DATA EXCERPT ▸
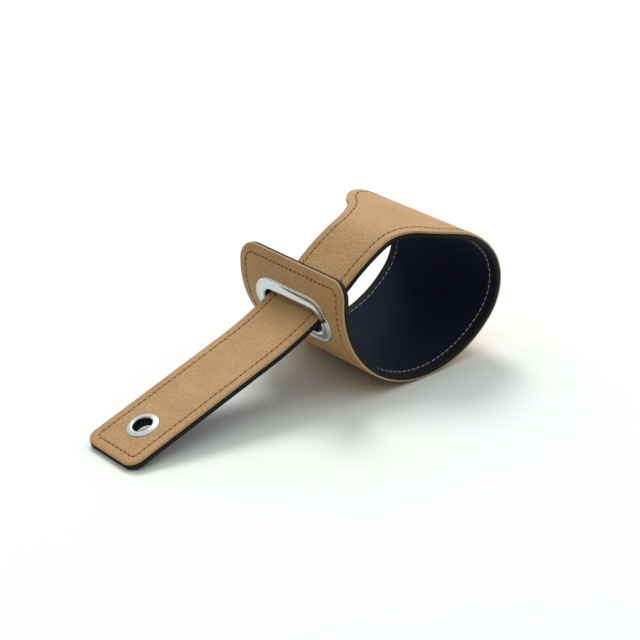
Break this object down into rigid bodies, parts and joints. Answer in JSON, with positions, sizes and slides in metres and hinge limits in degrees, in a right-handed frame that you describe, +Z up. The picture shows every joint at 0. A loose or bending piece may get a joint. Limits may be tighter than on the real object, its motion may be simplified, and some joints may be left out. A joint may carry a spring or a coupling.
{
  "type": "cable machine cuff strap",
  "caption": "Padded leather cuff strap: a wide band with an oval metal ring slot, and a narrow tail that passes through it and ends in a round eyelet.",
  "frame": {"origin": "on the floor under the middle of the strap's length and width", "axes": "+Z up, +X from the tail's eyelet towards the closed end of the loop, +Y along the cuff's own axis, with the strap symmetric about the plane Y = 0"},
  "size_m": [0.224, 0.082, 0.0757],
  "materials": {
    "leather": "fine pebble grain",
    "foam": "matte closed-cell foam",
    "lining": "matte jersey",
    "top_thread": "waxed thread",
    "bobbin_thread": "matte thread",
    "bright_metal": "polished nickel",
    "dull_metal": "satin nickel"
  },
  "bodies": {
    "cuff": {"cuff_leather": "leather", "cuff_foam": "foam", "cuff_lining": "lining", "cuff_top_seam": "top_thread", "cuff_bobbin_seam": "bobbin_thread"},
    "ring_end": {"plate_leather": "leather", "plate_foam": "foam", "plate_lining": "lining", "plate_top_seam": "top_thread", "plate_bobbin_seam": "bobbin_thread", "oval_ring_face": "bright_metal", "oval_ring_washer": "dull_metal"},
    "tail": {"tail_leather": "leather", "tail_foam": "foam", "tail_lining": "lining", "tail_top_seam": "top_thread", "tail_bobbin_seam": "bobbin_thread"},
    "tip": {"tip_leather": "leather", "tip_foam": "foam", "tip_lining": "lining", "tip_top_seam": "top_thread", "tip_bobbin_seam": "bobbin_thread", "eyelet_face": "bright_metal", "eyelet_washer": "dull_metal"}
  },
  "joints": [
    {"name": "ring_end_fold", "type": "hinge", "parent": "cuff", "child": "ring_end", "pos_m": [0.03687, 0, 0.0046], "axis": [0, 1, 0], "range_deg": [-4, 8], "stiffness_Nm_per_rad": 1},
    {"name": "tail_bend", "type": "hinge", "parent": "cuff", "child": "tail", "pos_m": [-0.01494, 0, 0.0351], "axis": [0, 1, 0], "range_deg": [-12, 45], "stiffness_Nm_per_rad": 1},
    {"name": "tip_bend", "type": "hinge", "parent": "tail", "child": "tip", "pos_m": [-0.06055, 0, 0.0202], "axis": [0, 1, 0], "range_deg": [-12, 45], "stiffness_Nm_per_rad": 1}
  ]
}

YOUR INSTRUCTIONS ▸ Print all the data exactly.

WRITTEN SOLUTION ▸
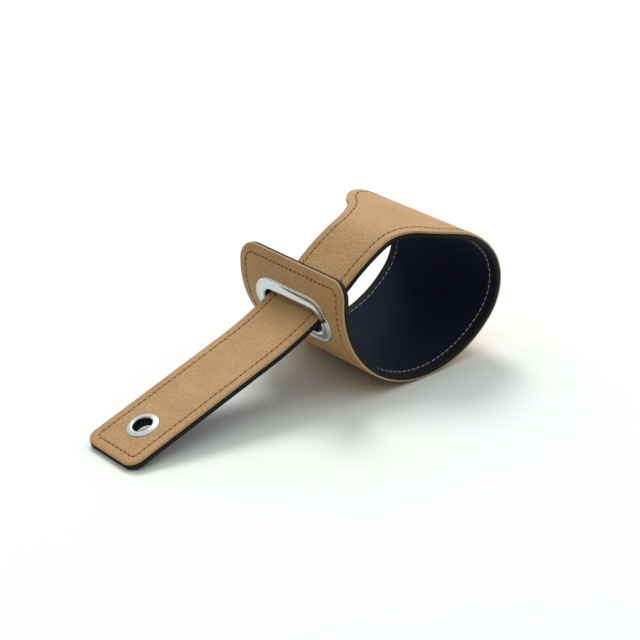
Break this object down into rigid bodies, parts and joints. Answer in JSON, with positions, sizes and slides in metres and hinge limits in degrees, in a right-handed frame that you describe, +Z up. The picture shows every joint at 0. A loose or bending piece may get a joint. Limits may be tighter than on the real object, its motion may be simplified, and some joints may be left out. A joint may carry a spring or a coupling.
{
  "type": "cable machine cuff strap",
  "caption": "Padded leather cuff strap: a wide band with an oval metal ring slot, and a narrow tail that passes through it and ends in a round eyelet.",
  "frame": {"origin": "on the floor under the middle of the strap's length and width", "axes": "+Z up, +X from the tail's eyelet towards the closed end of the loop, +Y along the cuff's own axis, with the strap symmetric about the plane Y = 0"},
  "size_m": [0.224, 0.082, 0.0757],
  "materials": {
    "leather": "fine pebble grain",
    "foam": "matte closed-cell foam",
    "lining": "matte jersey",
    "top_thread": "waxed thread",
    "bobbin_thread": "matte thread",
    "bright_metal": "polished nickel",
    "dull_metal": "satin nickel"
  },
  "bodies": {
    "cuff": {"cuff_leather": "leather", "cuff_foam": "foam", "cuff_lining": "lining", "cuff_top_seam": "top_thread", "cuff_bobbin_seam": "bobbin_thread"},
    "ring_end": {"plate_leather": "leather", "plate_foam": "foam", "plate_lining": "lining", "plate_top_seam": "top_thread", "plate_bobbin_seam": "bobbin_thread", "oval_ring_face": "bright_metal", "oval_ring_washer": "dull_metal"},
    "tail": {"tail_leather": "leather", "tail_foam": "foam", "tail_lining": "lining", "tail_top_seam": "top_thread", "tail_bobbin_seam": "bobbin_thread"},
    "tip": {"tip_leather": "leather", "tip_foam": "foam", "tip_lining": "lining", "tip_top_seam": "top_thread", "tip_bobbin_seam": "bobbin_thread", "eyelet_face": "bright_metal", "eyelet_washer": "dull_metal"}
  },
  "joints": [
    {"name": "ring_end_fold", "type": "hinge", "parent": "cuff", "child": "ring_end", "pos_m": [0.03687, 0, 0.0046], "axis": [0, 1, 0], "range_deg": [-4, 8], "stiffness_Nm_per_rad": 1},
    {"name": "tail_bend", "type": "hinge", "parent": "cuff", "child": "tail", "pos_m": [-0.01494, 0, 0.0351], "axis": [0, 1, 0], "range_deg": [-12, 45], "stiffness_Nm_per_rad": 1},
    {"name": "tip_bend", "type": "hinge", "parent": "tail", "child": "tip", "pos_m": [-0.06055, 0, 0.0202], "axis": [0, 1, 0], "range_deg": [-12, 45], "stiffness_Nm_per_rad": 1}
  ]
}